::: Material supplied :::

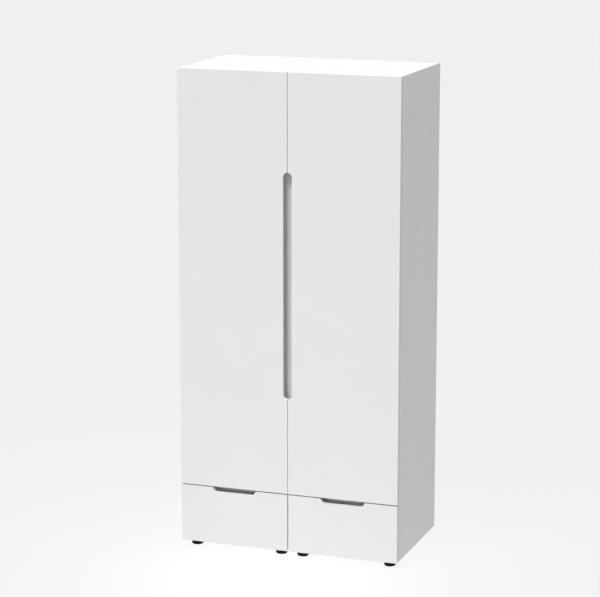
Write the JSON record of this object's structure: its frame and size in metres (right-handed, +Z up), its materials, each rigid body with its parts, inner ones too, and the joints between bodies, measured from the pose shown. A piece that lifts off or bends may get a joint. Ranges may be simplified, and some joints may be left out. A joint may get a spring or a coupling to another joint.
{
  "type": "wardrobe with doors",
  "caption": "Tall white board wardrobe with hinged doors sharing a long finger slot, notched drawers below and round black feet.",
  "frame": {"origin": "floor level, under the middle of the wardrobe's outer box", "axes": "+Z up; the doors and drawers face -Y; +X is to the right of a person facing the doors"},
  "size_m": [1, 0.57, 2.13],
  "materials": {
    "white_melamine": "satin",
    "white_hardboard": "satin",
    "black_plastic": "matte",
    "nickel_steel": "satin",
    "chrome_tube": "polished",
    "white_enamel": "satin"
  },
  "bodies": {
    "carcass": {"left_outer_side_panel": "white_melamine", "left_inner_side_panel": "white_melamine", "left_top_panel": "white_melamine", "left_bottom_panel": "white_melamine", "left_fixed_shelf": "white_melamine", "left_drawer_bay_rail": "white_melamine", "left_hat_shelf": "white_melamine", "left_back_panel": "white_hardboard", "left_hanging_rail": "chrome_tube", "left_front_inner_foot": "black_plastic", "left_front_outer_foot": "black_plastic", "left_rear_inner_foot": "black_plastic", "left_rear_outer_foot": "black_plastic", "left_inner_runner": "white_enamel", "left_outer_runner": "white_enamel", "left_low_hinge_arm": "nickel_steel", "left_middle_hinge_arm": "nickel_steel", "left_high_hinge_arm": "nickel_steel", "right_outer_side_panel": "white_melamine", "right_inner_side_panel": "white_melamine", "right_top_panel": "white_melamine", "right_bottom_panel": "white_melamine", "right_fixed_shelf": "white_melamine", "right_drawer_bay_rail": "white_melamine", "right_hat_shelf": "white_melamine", "right_back_panel": "white_hardboard", "right_hanging_rail": "chrome_tube", "right_front_inner_foot": "black_plastic", "right_front_outer_foot": "black_plastic", "right_rear_inner_foot": "black_plastic", "right_rear_outer_foot": "black_plastic", "right_inner_runner": "white_enamel", "right_outer_runner": "white_enamel", "right_low_hinge_arm": "nickel_steel", "right_middle_hinge_arm": "nickel_steel", "right_high_hinge_arm": "nickel_steel"},
    "left_door": {"left_door": "white_melamine", "left_low_hinge_cup": "nickel_steel", "left_middle_hinge_cup": "nickel_steel", "left_high_hinge_cup": "nickel_steel"},
    "left_hinge_links": {"left_low_hinge_link": "nickel_steel", "left_middle_hinge_link": "nickel_steel", "left_high_hinge_link": "nickel_steel"},
    "left_drawer": {"left_drawer_front": "white_melamine", "left_drawer_inner_side": "white_melamine", "left_drawer_outer_side": "white_melamine", "left_drawer_back": "white_melamine", "left_drawer_base": "white_hardboard"},
    "right_door": {"right_door": "white_melamine", "right_low_hinge_cup": "nickel_steel", "right_middle_hinge_cup": "nickel_steel", "right_high_hinge_cup": "nickel_steel"},
    "right_hinge_links": {"right_low_hinge_link": "nickel_steel", "right_middle_hinge_link": "nickel_steel", "right_high_hinge_link": "nickel_steel"},
    "right_drawer": {"right_drawer_front": "white_melamine", "right_drawer_inner_side": "white_melamine", "right_drawer_outer_side": "white_melamine", "right_drawer_back": "white_melamine", "right_drawer_base": "white_hardboard"}
  },
  "joints": [
    {"name": "left_door_swing", "type": "hinge", "parent": "carcass", "child": "left_door", "pos_m": [-0.4905, -0.285, 1.2105], "axis": [0, 0, -1], "range_deg": [0, 95]},
    {"name": "right_door_swing", "type": "hinge", "parent": "carcass", "child": "right_door", "pos_m": [0.4905, -0.285, 1.2105], "axis": [0, 0, 1], "range_deg": [0, 95]},
    {"name": "left_hinge_link_swing", "type": "hinge", "parent": "carcass", "child": "left_hinge_links", "pos_m": [-0.463, -0.2634, 1.2105], "axis": [0, 0, -1], "range_deg": [-32, 0]},
    {"name": "right_hinge_link_swing", "type": "hinge", "parent": "carcass", "child": "right_hinge_links", "pos_m": [0.463, -0.2634, 1.2105], "axis": [0, 0, 1], "range_deg": [-32, 0]},
    {"name": "left_drawer_slide", "type": "slide", "parent": "carcass", "child": "left_drawer", "axis": [0, -1, 0], "range_m": [0, 0.375]},
    {"name": "right_drawer_slide", "type": "slide", "parent": "carcass", "child": "right_drawer", "axis": [0, -1, 0], "range_m": [0, 0.375]}
  ],
  "couplings": [
    {"joint": "left_hinge_link_swing", "follows": "left_door_swing", "ratio": -0.3353},
    {"joint": "right_hinge_link_swing", "follows": "right_door_swing", "ratio": -0.3353}
  ]
}
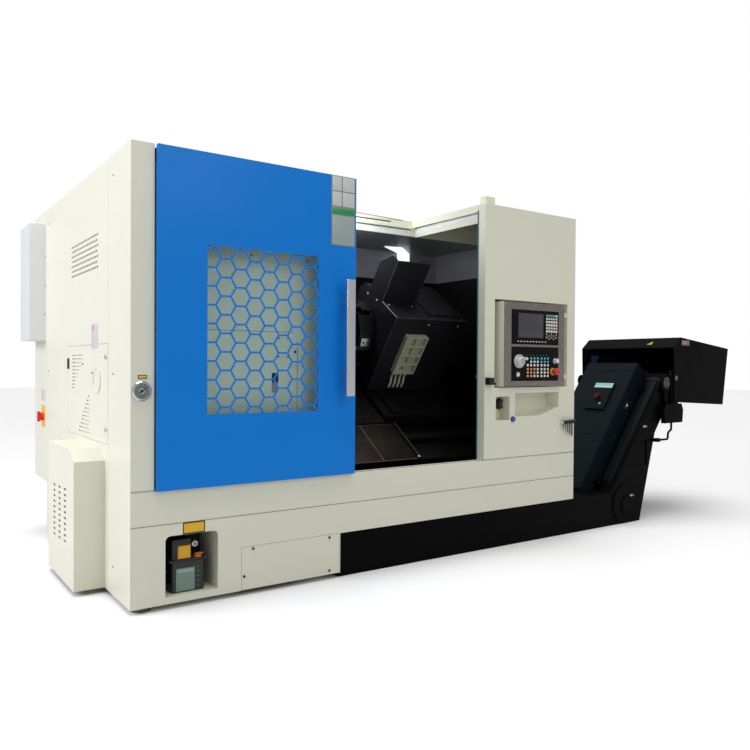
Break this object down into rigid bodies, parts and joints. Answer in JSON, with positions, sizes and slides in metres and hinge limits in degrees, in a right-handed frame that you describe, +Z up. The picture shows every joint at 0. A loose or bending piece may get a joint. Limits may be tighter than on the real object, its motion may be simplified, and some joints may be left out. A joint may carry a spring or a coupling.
{
  "type": "turning lathe",
  "caption": "Slant-bed turning lathe: sliding honeycomb-window door, turret, chuck, tailstock, swivelling control and a rising chip conveyor.",
  "frame": {"origin": "middle of the bounding box's bottom face, on the floor", "axes": "+X right along the front, +Y towards the back, +Z up"},
  "size_m": [4.432, 2.095, 1.96],
  "materials": {
    "white_paint": "smooth satin powder coat",
    "blue_paint": "smooth satin powder coat",
    "black_paint": "dark satin paint",
    "dark_casting": "painted and machined casting",
    "dark_sheet": "oiled dark sheet",
    "liner_beige": "satin paint",
    "steel": "ground and turned steel",
    "stainless": "brushed stainless sheet",
    "chrome": "polished plating",
    "light_casting": "cream painted casting",
    "black_plastic": "fine matt texture",
    "grey_plastic": "fine matt texture",
    "cooler_paint": "light grey satin paint",
    "clear": "clear laminated pane",
    "oil_tank": "moulded dark tank",
    "red_plastic": "moulded",
    "blue_plastic": "moulded",
    "white_plastic": "moulded",
    "belt_rubber": "ribbed rubber"
  },
  "bodies": {
    "machine": {"bed": "dark_casting", "levelling_feet": "steel", "front_base": "white_paint", "lubricator_tank": "oil_tank", "lubricator_pump": "black_plastic", "access_cover": "white_paint", "left_column": "white_paint", "left_side_panel": "white_paint", "pump_cover": "white_paint", "electrical_cabinet": "white_paint", "cabinet_cooler": "cooler_paint", "headstock_cover": "liner_beige", "headstock": "dark_casting", "roof": "white_paint", "rear_wall": "dark_sheet", "right_side_panel": "white_paint", "right_cabinet": "white_paint", "rear_panel": "white_paint", "pressure_gauge": "chrome", "hex_keys": "chrome", "way_covers": "steel", "spindle_motor": "dark_casting", "drive_belt": "belt_rubber", "conveyor_body": "black_paint", "conveyor_cover": "black_paint", "conveyor_hood": "black_paint", "conveyor_gearmotor": "black_paint", "conveyor_belt": "steel"},
    "door": {"door_panel": "blue_paint", "door_glass": "clear", "door_handle": "stainless", "door_roof_flap": "blue_paint"},
    "belt_door": {"belt_cover_door": "white_paint"},
    "main_switch": {"main_switch_knob": "red_plastic"},
    "needle": {"gauge_needle": "black_plastic"},
    "control": {"control_box": "stainless", "display_unit": "grey_plastic", "operator_panel": "black_plastic"},
    "handwheel": {"handwheel": "white_plastic"},
    "override": {"override_knob": "white_plastic"},
    "estop": {"estop_button": "red_plastic"},
    "cycle": {"cycle_button": "white_plastic"},
    "blue": {"blue_button": "blue_plastic"},
    "spindle": {"spindle": "steel", "chuck": "steel"},
    "jaw_1": {"chuck_jaw_1": "steel"},
    "jaw_2": {"chuck_jaw_2": "steel"},
    "jaw_3": {"chuck_jaw_3": "steel"},
    "motor_pulley": {"motor_pulley": "steel"},
    "cover_mid": {"way_cover_mid": "steel"},
    "carriage": {"carriage": "dark_casting"},
    "cross_slide": {"turret_housing": "dark_casting", "coolant_block": "light_casting"},
    "turret": {"turret_disc": "steel", "tool_holders": "steel"},
    "tailstock": {"tailstock": "dark_casting"},
    "quill": {"quill": "steel"},
    "centre": {"live_centre": "steel"},
    "conveyor_shaft": {"conveyor_shaft": "steel"},
    "conveyor_stop": {"conveyor_stop_button": "red_plastic"}
  },
  "joints": [
    {"name": "door_slide", "type": "slide", "parent": "machine", "child": "door", "axis": [1, 0, 0], "range_m": [0, 0.85]},
    {"name": "belt_door_hinge", "type": "hinge", "parent": "machine", "child": "belt_door", "pos_m": [-2.08, -0.6145, 0.878], "axis": [0, 0, 1], "range_deg": [0, 100]},
    {"name": "main_switch_turn", "type": "hinge", "parent": "machine", "child": "main_switch", "pos_m": [-2.086, 0.7905, 0.697], "axis": [1, 0, 0], "range_deg": [0, 90]},
    {"name": "needle_turn", "type": "hinge", "parent": "machine", "child": "needle", "pos_m": [-2.043, -0.9525, 0.902], "axis": [0, 1, 0], "range_deg": [-187, 83]},
    {"name": "control_swivel", "type": "hinge", "parent": "machine", "child": "control", "pos_m": [0.47, -0.9335, 1.135], "axis": [0, 0, 1], "range_deg": [0, 75]},
    {"name": "handwheel_turn", "type": "hinge", "parent": "control", "child": "handwheel", "pos_m": [0.051, -0.9905, 1.04], "axis": [0, 1, 0], "continuous": true},
    {"name": "override_turn", "type": "hinge", "parent": "control", "child": "override", "pos_m": [0.349, -0.9905, 1.044], "axis": [0, 1, 0], "range_deg": [-135, 135]},
    {"name": "estop_press", "type": "slide", "parent": "control", "child": "estop", "axis": [0, 1, 0], "range_m": [0, 0.006], "stiffness_N_per_m": 1500, "springref_m": -0.001},
    {"name": "cycle_press", "type": "slide", "parent": "control", "child": "cycle", "axis": [0, 1, 0], "range_m": [0, 0.004], "stiffness_N_per_m": 600, "springref_m": -0.001},
    {"name": "blue_press", "type": "slide", "parent": "machine", "child": "blue", "axis": [0, 1, 0], "range_m": [0, 0.004], "stiffness_N_per_m": 600, "springref_m": -0.001},
    {"name": "spindle_turn", "type": "hinge", "parent": "machine", "child": "spindle", "pos_m": [-1.153, -0.62723, 0.94704], "axis": [1, 0, 0], "continuous": true},
    {"name": "jaw_1_slide", "type": "slide", "parent": "spindle", "child": "jaw_1", "axis": [0, -0.5779, 0.8161], "range_m": [-0.02, 0.005]},
    {"name": "jaw_2_slide", "type": "slide", "parent": "spindle", "child": "jaw_2", "axis": [0, -0.4179, -0.9085], "range_m": [-0.02, 0.005]},
    {"name": "jaw_3_slide", "type": "slide", "parent": "spindle", "child": "jaw_3", "axis": [0, 0.9957, 0.0924], "range_m": [-0.02, 0.005]},
    {"name": "motor_pulley_turn", "type": "hinge", "parent": "machine", "child": "motor_pulley", "pos_m": [-1.576, -0.3125, 0.352], "axis": [1, 0, 0], "continuous": true},
    {"name": "carriage_slide", "type": "slide", "parent": "machine", "child": "carriage", "axis": [1, 0, 0], "range_m": [-0.25, 0.38]},
    {"name": "cover_mid_slide", "type": "slide", "parent": "machine", "child": "cover_mid", "axis": [1, 0, 0], "range_m": [-0.125, 0.19]},
    {"name": "cross_slide_travel", "type": "slide", "parent": "carriage", "child": "cross_slide", "axis": [0, 0.8161, 0.5779], "range_m": [-0.225, 0.01]},
    {"name": "turret_index", "type": "hinge", "parent": "cross_slide", "child": "turret", "pos_m": [-0.606, -0.25321, 1.21309], "axis": [1, 0, 0], "continuous": true},
    {"name": "tailstock_slide", "type": "slide", "parent": "machine", "child": "tailstock", "axis": [-1, 0, 0], "range_m": [0, 0.65]},
    {"name": "quill_slide", "type": "slide", "parent": "tailstock", "child": "quill", "axis": [1, 0, 0], "range_m": [-0.1, 0]},
    {"name": "centre_turn", "type": "hinge", "parent": "quill", "child": "centre", "pos_m": [0.114, -0.62723, 0.94704], "axis": [1, 0, 0], "continuous": true},
    {"name": "conveyor_shaft_turn", "type": "hinge", "parent": "machine", "child": "conveyor_shaft", "pos_m": [1.49376, -0.5955, 0.9084], "axis": [0, 1, 0], "continuous": true},
    {"name": "conveyor_stop_press", "type": "slide", "parent": "machine", "child": "conveyor_stop", "axis": [0.8049, 0, -0.5934], "range_m": [0, 0.005], "stiffness_N_per_m": 600, "springref_m": -0.001}
  ],
  "couplings": [
    {"joint": "jaw_2_slide", "follows": "jaw_1_slide", "ratio": 1},
    {"joint": "jaw_3_slide", "follows": "jaw_1_slide", "ratio": 1},
    {"joint": "motor_pulley_turn", "follows": "spindle_turn", "ratio": 1.375},
    {"joint": "cover_mid_slide", "follows": "carriage_slide", "ratio": 0.5}
  ]
}
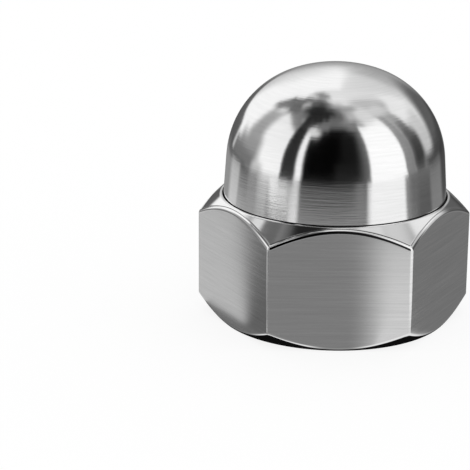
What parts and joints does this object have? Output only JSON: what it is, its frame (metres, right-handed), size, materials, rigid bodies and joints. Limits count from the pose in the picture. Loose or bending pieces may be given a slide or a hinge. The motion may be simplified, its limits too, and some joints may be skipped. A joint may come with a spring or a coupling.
{
  "type": "cap nut",
  "caption": "High-domed hexagon cap nut with a blind metric fine-thread hole, chamfered at both ends of the hexagon.",
  "frame": {"origin": "centre of the bearing face, on the thread's axis", "axes": "+Z along the thread's axis from the bearing face to the crown; hexagon corners on +X and -X, flats facing +Y and -Y"},
  "size_m": [0.0346, 0.03, 0.0323],
  "materials": {
    "plated_steel": "mirror-polished dome and chamfers, brushed flats, satin bearing face"
  },
  "bodies": {
    "root": {"cap_nut": "plated_steel"}
  },
  "joints": []
}
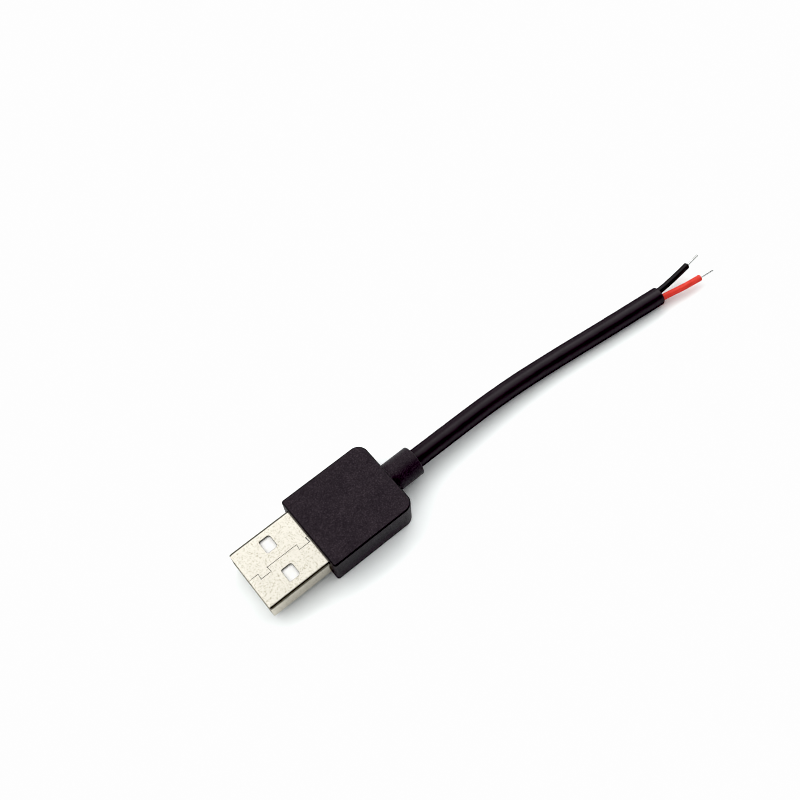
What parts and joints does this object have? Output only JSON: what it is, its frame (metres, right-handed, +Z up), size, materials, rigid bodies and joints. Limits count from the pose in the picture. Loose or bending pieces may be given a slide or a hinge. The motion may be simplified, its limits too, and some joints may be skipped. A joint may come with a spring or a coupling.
{
  "type": "usb-a pigtail cable",
  "caption": "Short USB-A plug lead: flat black moulded plug with a round cord that ends in two stripped and tinned power wires, red and black.",
  "frame": {"origin": "on the table under the middle of the plug's box, from its mouth to the end of its collar", "axes": "+X along the plug from its mouth towards the cord, +Z up out of the seam side, +Y to the red contact's side"},
  "size_m": [0.1043, 0.0148, 0.007],
  "materials": {
    "nickel_plate": "satin nickel plate",
    "white_plastic": "matt",
    "gold_contact": "gold flash",
    "black_moulding": "fine matt",
    "black_jacket": "satin",
    "red_insulation": "satin",
    "black_insulation": "satin",
    "tinned_wire": "tinned copper",
    "solder": "bright solder"
  },
  "bodies": {
    "root": {"shell": "nickel_plate", "insulator": "white_plastic", "overmould": "black_moulding", "jacket": "black_jacket", "core_red": "red_insulation", "core_black": "black_insulation", "conductor_red": "tinned_wire", "conductor_black": "tinned_wire", "contact_vbus": "gold_contact", "contact_d_minus": "gold_contact", "contact_d_plus": "gold_contact", "contact_gnd": "gold_contact", "solder_vbus": "solder", "solder_gnd": "solder"}
  },
  "joints": []
}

:::

## [Work instructions]
What are the lines from the one with "(metres, right-handed, +Z" through the last line of the records above? Quote them exactly and add nothing.

## [Output of the exercise]
What parts and joints does this object have? Output only JSON: what it is, its frame (metres, right-handed, +Z up), size, materials, rigid bodies and joints. Limits count from the pose in the picture. Loose or bending pieces may be given a slide or a hinge. The motion may be simplified, its limits too, and some joints may be skipped. A joint may come with a spring or a coupling.
{
  "type": "usb-a pigtail cable",
  "caption": "Short USB-A plug lead: flat black moulded plug with a round cord that ends in two stripped and tinned power wires, red and black.",
  "frame": {"origin": "on the table under the middle of the plug's box, from its mouth to the end of its collar", "axes": "+X along the plug from its mouth towards the cord, +Z up out of the seam side, +Y to the red contact's side"},
  "size_m": [0.1043, 0.0148, 0.007],
  "materials": {
    "nickel_plate": "satin nickel plate",
    "white_plastic": "matt",
    "gold_contact": "gold flash",
    "black_moulding": "fine matt",
    "black_jacket": "satin",
    "red_insulation": "satin",
    "black_insulation": "satin",
    "tinned_wire": "tinned copper",
    "solder": "bright solder"
  },
  "bodies": {
    "root": {"shell": "nickel_plate", "insulator": "white_plastic", "overmould": "black_moulding", "jacket": "black_jacket", "core_red": "red_insulation", "core_black": "black_insulation", "conductor_red": "tinned_wire", "conductor_black": "tinned_wire", "contact_vbus": "gold_contact", "contact_d_minus": "gold_contact", "contact_d_plus": "gold_contact", "contact_gnd": "gold_contact", "solder_vbus": "solder", "solder_gnd": "solder"}
  },
  "joints": []
}